When giving feedback, if something feels unstable or "off" without a clear reason, it may be a geometric construction issue. Ask your designer about the underlying grid.
What "Too Generic" Actually Means (and How to Fix It)
The most common SMB logo problem isn't poor execution — it's category cliché. Every industry has visual clichés that designers and clients default to when trying to signal what a business does:
- Restaurants: fork-and-knife icons, chef hats, flame symbols
- Finance: upward arrows, shield shapes, building silhouettes
- Tech: circuit patterns, abstract connectivity marks, sans-serif all-caps
These marks communicate the category but fail to communicate the brand. A logo's job isn't to show what you do — it's to encode who you are within what you do.
When feedback says "it looks like every other company in our field," the solution isn't more elaborate design. It's tighter brand definition. What's your specific POV within your industry? What do you do differently? What do your best customers value most about you specifically?

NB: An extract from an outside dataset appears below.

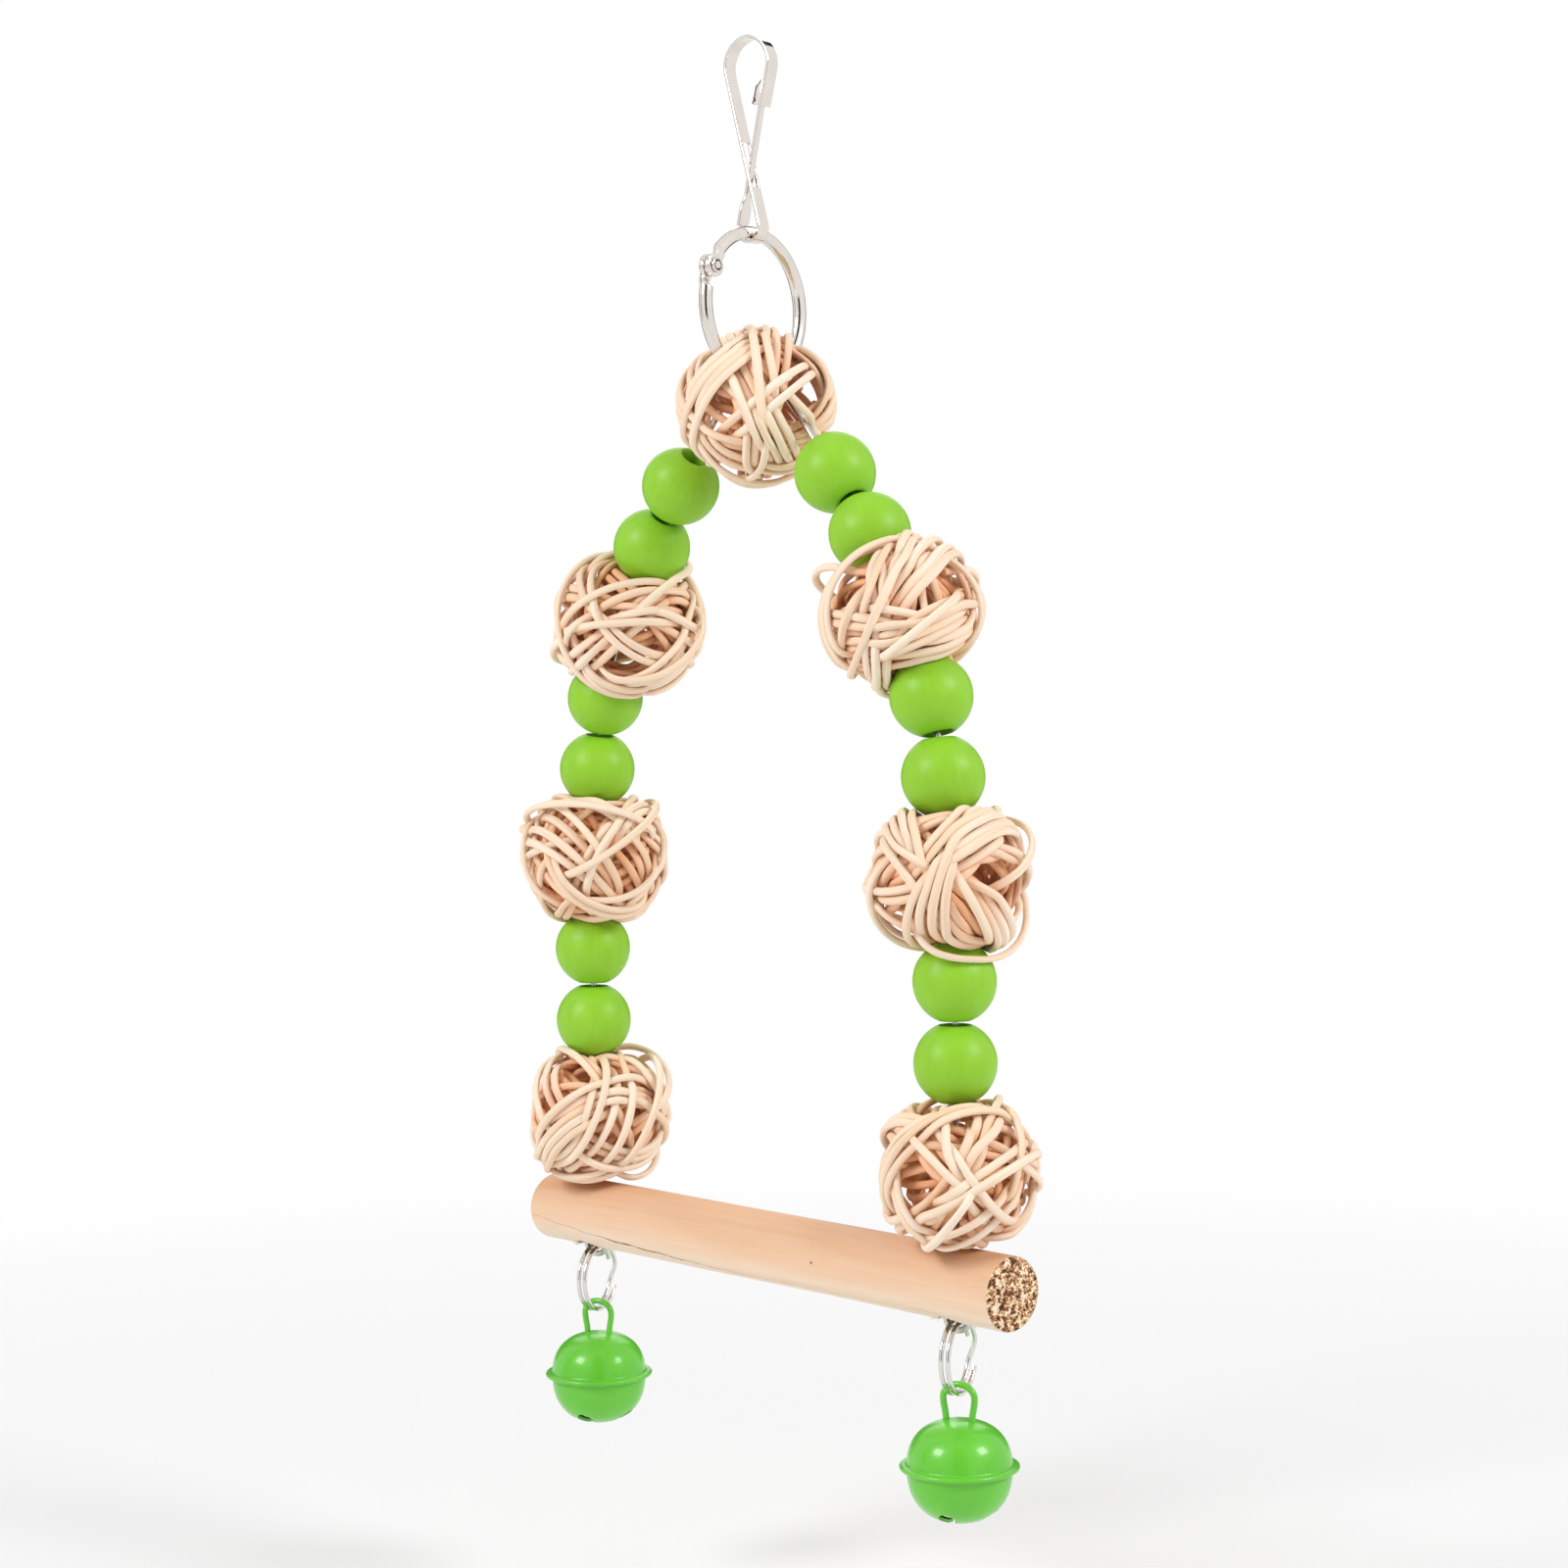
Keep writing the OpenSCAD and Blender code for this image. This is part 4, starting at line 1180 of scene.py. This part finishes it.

Those answers generate design territory that's genuinely ownable — not just visually distinctive, but strategically distinctive.
Productive Feedback in Practice
Translate these instincts into actionable input:
| What you feel | What to say | |---|---| | "It doesn't feel like us" | "This feels more corporate/playful/minimal than our brand personality, which is [describe it]" | | "I don't like the colors" | "These colors don't signal [quality/approachability/innovation] to our audience" | | "The font seems wrong" | "The typography feels [too formal/too casual/too generic] for a brand that wants to be perceived as [adjective]" | | "Something feels off" | "The overall balance seems heavy on the left / the icon feels disconnected from the text" |
The pattern: describe the perception problem, connect it to a business or audience goal, let the designer solve it.
Good logo design is a translation problem — your business reality into visual language. The more precisely you can describe what's being lost in translation, the better your designer can find the right words.